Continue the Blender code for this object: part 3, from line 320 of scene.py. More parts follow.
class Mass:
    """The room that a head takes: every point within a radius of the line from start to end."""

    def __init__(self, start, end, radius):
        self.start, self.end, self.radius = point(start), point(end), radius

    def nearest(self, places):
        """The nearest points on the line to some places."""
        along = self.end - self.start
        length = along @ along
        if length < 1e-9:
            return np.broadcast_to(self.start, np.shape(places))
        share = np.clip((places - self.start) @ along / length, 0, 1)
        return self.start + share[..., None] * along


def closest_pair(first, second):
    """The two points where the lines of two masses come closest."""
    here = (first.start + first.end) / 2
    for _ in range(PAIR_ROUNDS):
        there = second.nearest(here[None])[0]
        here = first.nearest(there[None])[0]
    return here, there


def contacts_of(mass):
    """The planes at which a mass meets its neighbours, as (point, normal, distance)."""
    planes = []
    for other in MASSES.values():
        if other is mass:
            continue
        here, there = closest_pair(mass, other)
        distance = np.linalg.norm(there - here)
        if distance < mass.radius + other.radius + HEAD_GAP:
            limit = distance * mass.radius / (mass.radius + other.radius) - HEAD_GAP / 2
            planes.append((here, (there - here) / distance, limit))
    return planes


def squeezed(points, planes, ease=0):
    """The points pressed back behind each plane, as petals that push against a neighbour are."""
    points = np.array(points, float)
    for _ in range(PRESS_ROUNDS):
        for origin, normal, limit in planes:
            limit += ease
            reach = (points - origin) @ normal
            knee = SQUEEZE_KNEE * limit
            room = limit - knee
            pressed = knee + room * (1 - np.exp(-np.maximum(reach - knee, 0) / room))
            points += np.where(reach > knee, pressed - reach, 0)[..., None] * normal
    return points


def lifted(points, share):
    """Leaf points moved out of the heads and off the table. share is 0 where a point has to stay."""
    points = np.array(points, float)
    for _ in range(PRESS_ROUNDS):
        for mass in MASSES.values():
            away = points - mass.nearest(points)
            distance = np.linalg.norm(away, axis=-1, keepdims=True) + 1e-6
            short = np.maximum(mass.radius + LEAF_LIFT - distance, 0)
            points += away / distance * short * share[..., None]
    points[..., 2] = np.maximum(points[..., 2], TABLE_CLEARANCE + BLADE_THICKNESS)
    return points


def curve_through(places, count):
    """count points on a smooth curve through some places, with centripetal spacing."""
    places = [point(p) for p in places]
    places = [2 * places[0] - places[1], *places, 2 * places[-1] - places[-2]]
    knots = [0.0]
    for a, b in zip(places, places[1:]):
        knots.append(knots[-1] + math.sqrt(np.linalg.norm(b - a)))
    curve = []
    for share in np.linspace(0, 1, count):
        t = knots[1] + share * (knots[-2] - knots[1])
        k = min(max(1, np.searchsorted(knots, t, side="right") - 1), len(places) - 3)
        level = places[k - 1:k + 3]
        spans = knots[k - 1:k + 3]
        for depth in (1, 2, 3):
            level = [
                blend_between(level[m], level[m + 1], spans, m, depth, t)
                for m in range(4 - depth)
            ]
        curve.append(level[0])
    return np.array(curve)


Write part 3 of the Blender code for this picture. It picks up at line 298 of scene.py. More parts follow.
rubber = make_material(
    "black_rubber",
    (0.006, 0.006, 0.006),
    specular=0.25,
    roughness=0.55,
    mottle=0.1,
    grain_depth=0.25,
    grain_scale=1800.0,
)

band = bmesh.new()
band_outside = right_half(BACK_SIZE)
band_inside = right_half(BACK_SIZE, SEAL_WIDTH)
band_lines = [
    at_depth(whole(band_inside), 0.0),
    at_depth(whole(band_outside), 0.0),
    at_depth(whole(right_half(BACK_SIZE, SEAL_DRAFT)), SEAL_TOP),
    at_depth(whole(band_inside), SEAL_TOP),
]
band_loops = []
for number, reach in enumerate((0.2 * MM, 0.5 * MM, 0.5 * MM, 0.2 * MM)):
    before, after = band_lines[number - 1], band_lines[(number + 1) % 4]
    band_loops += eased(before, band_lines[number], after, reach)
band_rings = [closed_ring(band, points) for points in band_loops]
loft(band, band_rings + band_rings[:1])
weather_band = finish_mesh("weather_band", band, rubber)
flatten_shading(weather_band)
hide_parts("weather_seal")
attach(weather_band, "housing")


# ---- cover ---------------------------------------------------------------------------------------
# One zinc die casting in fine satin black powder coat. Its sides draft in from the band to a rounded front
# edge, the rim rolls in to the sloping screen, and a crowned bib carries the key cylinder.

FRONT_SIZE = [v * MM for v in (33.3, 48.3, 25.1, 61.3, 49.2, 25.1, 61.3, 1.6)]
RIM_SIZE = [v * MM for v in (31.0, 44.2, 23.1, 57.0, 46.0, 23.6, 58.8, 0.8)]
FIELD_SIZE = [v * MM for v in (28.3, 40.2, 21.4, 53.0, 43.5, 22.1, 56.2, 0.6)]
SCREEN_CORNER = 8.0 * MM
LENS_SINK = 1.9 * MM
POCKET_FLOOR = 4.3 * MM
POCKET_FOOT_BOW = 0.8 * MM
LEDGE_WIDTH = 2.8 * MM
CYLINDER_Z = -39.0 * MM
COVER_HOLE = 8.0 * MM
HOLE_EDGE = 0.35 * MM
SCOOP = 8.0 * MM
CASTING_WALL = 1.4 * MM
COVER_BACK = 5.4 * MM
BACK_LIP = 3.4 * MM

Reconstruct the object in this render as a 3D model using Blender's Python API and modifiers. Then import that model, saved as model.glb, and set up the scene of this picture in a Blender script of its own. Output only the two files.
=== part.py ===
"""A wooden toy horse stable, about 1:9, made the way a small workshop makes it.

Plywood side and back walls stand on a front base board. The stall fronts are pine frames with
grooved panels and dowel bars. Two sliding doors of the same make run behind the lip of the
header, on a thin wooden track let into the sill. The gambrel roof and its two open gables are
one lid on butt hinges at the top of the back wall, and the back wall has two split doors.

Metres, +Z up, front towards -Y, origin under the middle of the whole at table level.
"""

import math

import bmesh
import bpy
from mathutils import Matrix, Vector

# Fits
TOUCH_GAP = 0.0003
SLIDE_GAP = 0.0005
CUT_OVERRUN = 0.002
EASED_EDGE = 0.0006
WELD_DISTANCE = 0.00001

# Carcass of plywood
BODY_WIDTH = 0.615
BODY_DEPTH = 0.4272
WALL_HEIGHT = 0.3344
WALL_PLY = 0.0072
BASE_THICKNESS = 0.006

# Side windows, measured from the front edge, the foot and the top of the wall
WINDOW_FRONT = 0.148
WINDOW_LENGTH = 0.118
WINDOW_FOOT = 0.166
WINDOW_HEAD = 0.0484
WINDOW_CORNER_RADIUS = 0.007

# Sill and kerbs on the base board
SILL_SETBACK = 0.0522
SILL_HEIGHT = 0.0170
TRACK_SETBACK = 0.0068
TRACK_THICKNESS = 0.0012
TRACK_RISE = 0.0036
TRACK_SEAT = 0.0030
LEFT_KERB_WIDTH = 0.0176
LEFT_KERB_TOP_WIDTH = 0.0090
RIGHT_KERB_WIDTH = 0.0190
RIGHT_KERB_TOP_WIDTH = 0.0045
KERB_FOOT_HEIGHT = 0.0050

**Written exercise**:
Please quote the records above exactly, without skipping a line.

**Written reply**:
Continue the Blender code for this object: part 3, from line 320 of scene.py. More parts follow.
class Mass:
    """The room that a head takes: every point within a radius of the line from start to end."""

    def __init__(self, start, end, radius):
        self.start, self.end, self.radius = point(start), point(end), radius

    def nearest(self, places):
        """The nearest points on the line to some places."""
        along = self.end - self.start
        length = along @ along
        if length < 1e-9:
            return np.broadcast_to(self.start, np.shape(places))
        share = np.clip((places - self.start) @ along / length, 0, 1)
        return self.start + share[..., None] * along


def closest_pair(first, second):
    """The two points where the lines of two masses come closest."""
    here = (first.start + first.end) / 2
    for _ in range(PAIR_ROUNDS):
        there = second.nearest(here[None])[0]
        here = first.nearest(there[None])[0]
    return here, there


def contacts_of(mass):
    """The planes at which a mass meets its neighbours, as (point, normal, distance)."""
    planes = []
    for other in MASSES.values():
        if other is mass:
            continue
        here, there = closest_pair(mass, other)
        distance = np.linalg.norm(there - here)
        if distance < mass.radius + other.radius + HEAD_GAP:
            limit = distance * mass.radius / (mass.radius + other.radius) - HEAD_GAP / 2
            planes.append((here, (there - here) / distance, limit))
    return planes


def squeezed(points, planes, ease=0):
    """The points pressed back behind each plane, as petals that push against a neighbour are."""
    points = np.array(points, float)
    for _ in range(PRESS_ROUNDS):
        for origin, normal, limit in planes:
            limit += ease
            reach = (points - origin) @ normal
            knee = SQUEEZE_KNEE * limit
            room = limit - knee
            pressed = knee + room * (1 - np.exp(-np.maximum(reach - knee, 0) / room))
            points += np.where(reach > knee, pressed - reach, 0)[..., None] * normal
    return points


def lifted(points, share):
    """Leaf points moved out of the heads and off the table. share is 0 where a point has to stay."""
    points = np.array(points, float)
    for _ in range(PRESS_ROUNDS):
        for mass in MASSES.values():
            away = points - mass.nearest(points)
            distance = np.linalg.norm(away, axis=-1, keepdims=True) + 1e-6
            short = np.maximum(mass.radius + LEAF_LIFT - distance, 0)
            points += away / distance * short * share[..., None]
    points[..., 2] = np.maximum(points[..., 2], TABLE_CLEARANCE + BLADE_THICKNESS)
    return points


def curve_through(places, count):
    """count points on a smooth curve through some places, with centripetal spacing."""
    places = [point(p) for p in places]
    places = [2 * places[0] - places[1], *places, 2 * places[-1] - places[-2]]
    knots = [0.0]
    for a, b in zip(places, places[1:]):
        knots.append(knots[-1] + math.sqrt(np.linalg.norm(b - a)))
    curve = []
    for share in np.linspace(0, 1, count):
        t = knots[1] + share * (knots[-2] - knots[1])
        k = min(max(1, np.searchsorted(knots, t, side="right") - 1), len(places) - 3)
        level = places[k - 1:k + 3]
        spans = knots[k - 1:k + 3]
        for depth in (1, 2, 3):
            level = [
                blend_between(level[m], level[m + 1], spans, m, depth, t)
                for m in range(4 - depth)
            ]
        curve.append(level[0])
    return np.array(curve)


Write part 3 of the Blender code for this picture. It picks up at line 298 of scene.py. More parts follow.
rubber = make_material(
    "black_rubber",
    (0.006, 0.006, 0.006),
    specular=0.25,
    roughness=0.55,
    mottle=0.1,
    grain_depth=0.25,
    grain_scale=1800.0,
)

band = bmesh.new()
band_outside = right_half(BACK_SIZE)
band_inside = right_half(BACK_SIZE, SEAL_WIDTH)
band_lines = [
    at_depth(whole(band_inside), 0.0),
    at_depth(whole(band_outside), 0.0),
    at_depth(whole(right_half(BACK_SIZE, SEAL_DRAFT)), SEAL_TOP),
    at_depth(whole(band_inside), SEAL_TOP),
]
band_loops = []
for number, reach in enumerate((0.2 * MM, 0.5 * MM, 0.5 * MM, 0.2 * MM)):
    before, after = band_lines[number - 1], band_lines[(number + 1) % 4]
    band_loops += eased(before, band_lines[number], after, reach)
band_rings = [closed_ring(band, points) for points in band_loops]
loft(band, band_rings + band_rings[:1])
weather_band = finish_mesh("weather_band", band, rubber)
flatten_shading(weather_band)
hide_parts("weather_seal")
attach(weather_band, "housing")


# ---- cover ---------------------------------------------------------------------------------------
# One zinc die casting in fine satin black powder coat. Its sides draft in from the band to a rounded front
# edge, the rim rolls in to the sloping screen, and a crowned bib carries the key cylinder.

FRONT_SIZE = [v * MM for v in (33.3, 48.3, 25.1, 61.3, 49.2, 25.1, 61.3, 1.6)]
RIM_SIZE = [v * MM for v in (31.0, 44.2, 23.1, 57.0, 46.0, 23.6, 58.8, 0.8)]
FIELD_SIZE = [v * MM for v in (28.3, 40.2, 21.4, 53.0, 43.5, 22.1, 56.2, 0.6)]
SCREEN_CORNER = 8.0 * MM
LENS_SINK = 1.9 * MM
POCKET_FLOOR = 4.3 * MM
POCKET_FOOT_BOW = 0.8 * MM
LEDGE_WIDTH = 2.8 * MM
CYLINDER_Z = -39.0 * MM
COVER_HOLE = 8.0 * MM
HOLE_EDGE = 0.35 * MM
SCOOP = 8.0 * MM
CASTING_WALL = 1.4 * MM
COVER_BACK = 5.4 * MM
BACK_LIP = 3.4 * MM

Reconstruct the object in this render as a 3D model using Blender's Python API and modifiers. Then import that model, saved as model.glb, and set up the scene of this picture in a Blender script of its own. Output only the two files.
=== part.py ===
"""A wooden toy horse stable, about 1:9, made the way a small workshop makes it.

Plywood side and back walls stand on a front base board. The stall fronts are pine frames with
grooved panels and dowel bars. Two sliding doors of the same make run behind the lip of the
header, on a thin wooden track let into the sill. The gambrel roof and its two open gables are
one lid on butt hinges at the top of the back wall, and the back wall has two split doors.

Metres, +Z up, front towards -Y, origin under the middle of the whole at table level.
"""

import math

import bmesh
import bpy
from mathutils import Matrix, Vector

# Fits
TOUCH_GAP = 0.0003
SLIDE_GAP = 0.0005
CUT_OVERRUN = 0.002
EASED_EDGE = 0.0006
WELD_DISTANCE = 0.00001

# Carcass of plywood
BODY_WIDTH = 0.615
BODY_DEPTH = 0.4272
WALL_HEIGHT = 0.3344
WALL_PLY = 0.0072
BASE_THICKNESS = 0.006

# Side windows, measured from the front edge, the foot and the top of the wall
WINDOW_FRONT = 0.148
WINDOW_LENGTH = 0.118
WINDOW_FOOT = 0.166
WINDOW_HEAD = 0.0484
WINDOW_CORNER_RADIUS = 0.007

# Sill and kerbs on the base board
SILL_SETBACK = 0.0522
SILL_HEIGHT = 0.0170
TRACK_SETBACK = 0.0068
TRACK_THICKNESS = 0.0012
TRACK_RISE = 0.0036
TRACK_SEAT = 0.0030
LEFT_KERB_WIDTH = 0.0176
LEFT_KERB_TOP_WIDTH = 0.0090
RIGHT_KERB_WIDTH = 0.0190
RIGHT_KERB_TOP_WIDTH = 0.0045
KERB_FOOT_HEIGHT = 0.0050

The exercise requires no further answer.